Real-Time RObust Body Part Tracking for Augmented Reality Interface

This paper seeks to provide an interface to track body parts without limiting the user's freedom. The system can recognize whether the user wears long sleeves or short sleeves. They use a calibrated camera to obtain images of hands, head, and feet. They transfer 2D detected body parts in an approximate 3D posture. Their algorithm is the following (pretty much copied here):
  • obtain a foreground image by deleting the background and shadow of the user from the original image
  • using the face texture, detect a face from the image.
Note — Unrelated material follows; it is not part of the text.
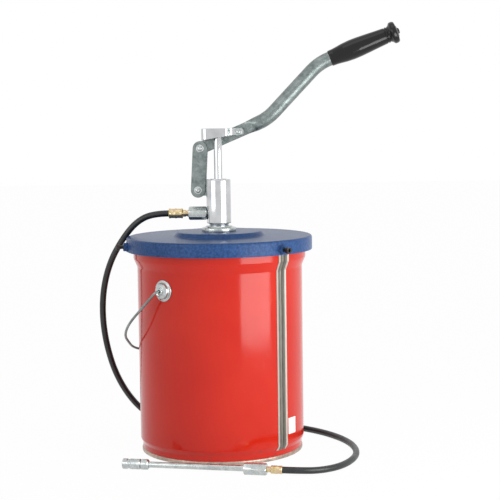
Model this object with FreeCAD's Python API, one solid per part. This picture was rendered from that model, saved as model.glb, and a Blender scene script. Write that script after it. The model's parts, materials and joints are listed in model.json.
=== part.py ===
import FreeCAD, Part
import math
import os

# Hand lever gear oil pump on an 18 litre pail. Millimetres.
# X runs to the handle side, Y away from the front, Z up.
# The origin is the centre of the pail's base, on the surface it stands on.

V = FreeCAD.Vector
X_AXIS = V(1, 0, 0)
Y_AXIS = V(0, 1, 0)
Z_AXIS = V(0, 0, 1)

# clearances
SEAT_GAP = 0.1      # between curved faces of pieces that stay together
RUN_GAP = 0.06      # radial, for pins, screws and the rod
SIDE_GAP = 0.3      # between flat faces that slide past each other

# pail
PAIL_R = 135.0
SHEET = 1.2
FLARE_R = 141.0     # the wider band under the lid
FLARE_LOW = 304.0
FLARE_HIGH = 318.0
STEP_R = 131.5      # the narrower foot of the pail
STEP_LOW = 15.0
STEP_HIGH = 22.0
CHIME_H = 6.6
CHIME_OUT = 1.2     # how far the chime stands out from the foot
CHIME_WIDE = 5.0
FLOOR_Z = 3.0       # underside of the pail's floor
BEAD_R = 3.0        # curl round the pail's mouth
BEAD_Z = 345.2
SEAM_WIDE = 22.0
SEAM_THICK = 0.7
SEAM_AZ = 50.5      # azimuths are turned from the front (-Y) towards +X
LABEL_AZ = 61.0
LABEL_WIDE = 21.0
LABEL_HIGH = 26.0
LABEL_Z = 51.0
LABEL_THICK = 0.4

# bail and its ears
EAR_AZ = -36.5
EAR_Z = 275.0
EAR_R = 17.0
EAR_FLANGE = 2.0
DOME_R = 13.0
DOME_H = 9.0
WIRE_R = 2.0
BAIL_ARM = 152.5    # from the middle to each arm
BAIL_SHOULDER = 108.0
BAIL_TOP = 60.0     # half length of the straight crown
BAIL_REACH = 183.5
BAIL_DROOP = 41.0   # how far the bail hangs below level
BAIL_BENDS = (6.0, 95.0, 130.0)

# lid
LID_R = 152.0
LID_SHEET = 1.6
LID_TOP = 353.0
SKIRT_H = 23.0
LID_CORNER = 6.0
DISH_R = 69.0
DISH_TOP = 360.0
DISH_SLOPE = 6.0
GASKET_WIDE = 11.0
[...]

  • extract contour features
  • tracks the users head using a particle filter
  • detect and tracks the two hands by segmenting the skin blob image
  • using the contour of the lower body, detect and track the feet and estimate the 3D body pose
  • extract meaningful gestures with the position of the right hand
  • visualizes all augmented objects and the user
They performed an experiment, evaluating 2D tracking performance with short and long sleeves, separately. They used an a BeNature system that recognizes simple gestures. They calculated the error when the user wears long sleeves is 5.48 pixels and 9.16 with short sleeves.

Analysis
I think this is quite unique method of tracking the human body, well, the hands, feet, and head. I like the robustness of the system in detecting whether the user is wearing long or short sleeves. However, I would like to see more user studies to see if this can be used for other purposes.